Let me tell you one thing. Some templates will give you more trouble than you need. Finding the best format is hard because the only way is to try out different options. After experiencing different roadmaps, I came up with one that worked the best for me. Let me share it with you.
This format is simple, and it works like the following:
- Now → What matters most right now. This should provide the focus for one to three months. The key is never to commit to individual initiatives but to the lane called “Now.”
- Next → This column represents aspects you know are relevant, and will potentially work on right after you finish the critical ones. The content evolves based on what you learn.
- Later → Digital products are dynamic. You cannot predict more than six months ahead. Whatever enters here means you’re considering working on it only after you finish the other parts. These are topics that you lack evidence of and aren’t convincing enough to go to the previous columns.
- Trash → This is the most critical part. You need to agree on what you don’t do, and that goes to the trash. Sometimes I say that great product managers increase the size of the trash bin instead of the product backlog.
Roadmap Example
Let’s move from the abstract to something concrete. The following represents an example of a roadmap using this template:
This is a real roadmap for one of the e-commerce I worked for. Back then, we struggled to balance customer lifetime value and acquisition cost. We knew we had to help customers find products they wanted to have a better balance between lifetime value and acquire costs, the LTV: CAC ratio.
Many feature options came to me. Everyone had a solution. Some examples:
- Redesign the product detail page
- Increase the newsletter frequency
- Present products according to the persona
- Price differentiation per location
What’s the issue with the above solutions?

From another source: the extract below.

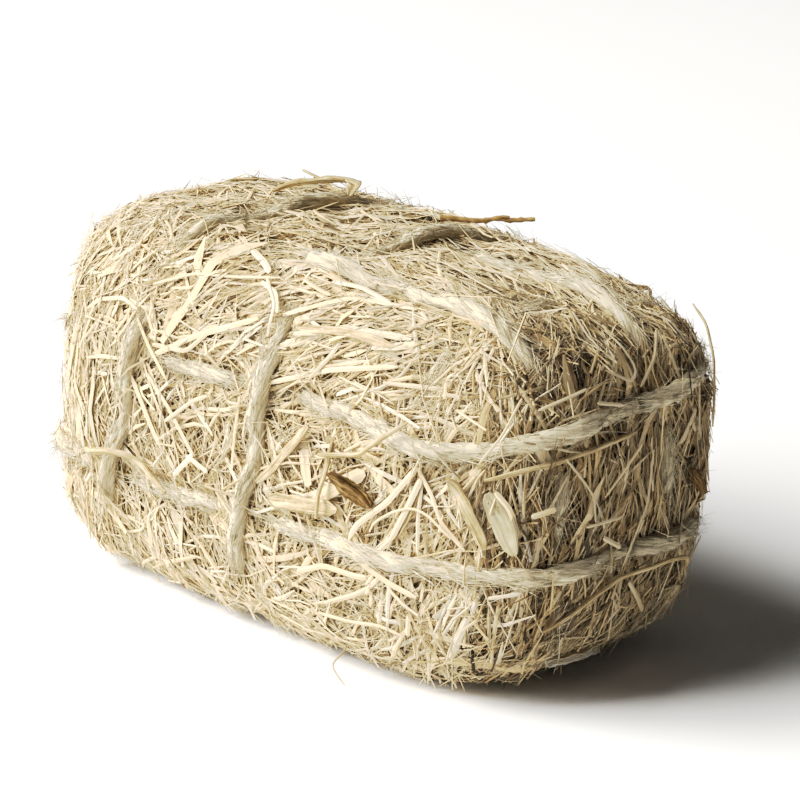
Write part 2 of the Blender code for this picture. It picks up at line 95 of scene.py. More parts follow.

The truth is, they present no issues, and all solutions make a lot of sense. The real trap is that they are already solutions and not the outcome. This would force the team to implement solutions instead of solving problems. After a lot of discussions, we could commit to the following:
- Now → Increasing basket size has become our ultimate goal. We came up with two targets, reduce no-result searches, and increase recommended products added to the cart.
- Next → Right after, we wanted to come back to growth while keeping our customers satisfied. We had some ideas, so we made them clear but agreed not to tackle them during the next three months.
- Later → Growth would become our focus, and we wanted to continue exploring it later. Some aspects came to mind, like new markets and creating new revenue streams, but we all agreed that that would be a talk for another coffee.
- Trash → During our lengthy exchanges, we agreed to drop some of our beloved topics to ensure we would not get distracted. We concluded that promoted products and free vouchers weren’t part of our identity, so we trashed them. Combined with that, we agreed that search was our core and we could not outsource it, which made part of the trash bin too.
Is this roadmap oversimplified? Yes.
Does it get the job of providing focus to the team done? Yes.
Do you need a complex roadmap? No.
Often, your real job is to simplify what everyone else is complicating.
Let me make your life easier. You can download my template from here.
Final thoughts
Roadmaps aren’t bad by design, and companies doing bad roadmaps aren’t intentionally evil. Sadly, many teams haven’t experienced a different way of working. What about taking that as an opportunity?
With true intentions of helping to deliver results faster, executives welcome new ideas. The secret is to make the change as small as possible and prove with results.
One final hint: With outcome roadmaps, your accountability grows. You must reach results instead of simply putting features live. It’s more stressful work, but more fulfilling. You may experience some sleepless nights when you face the unknown, but you’ll be proud of your achievements in the midterm.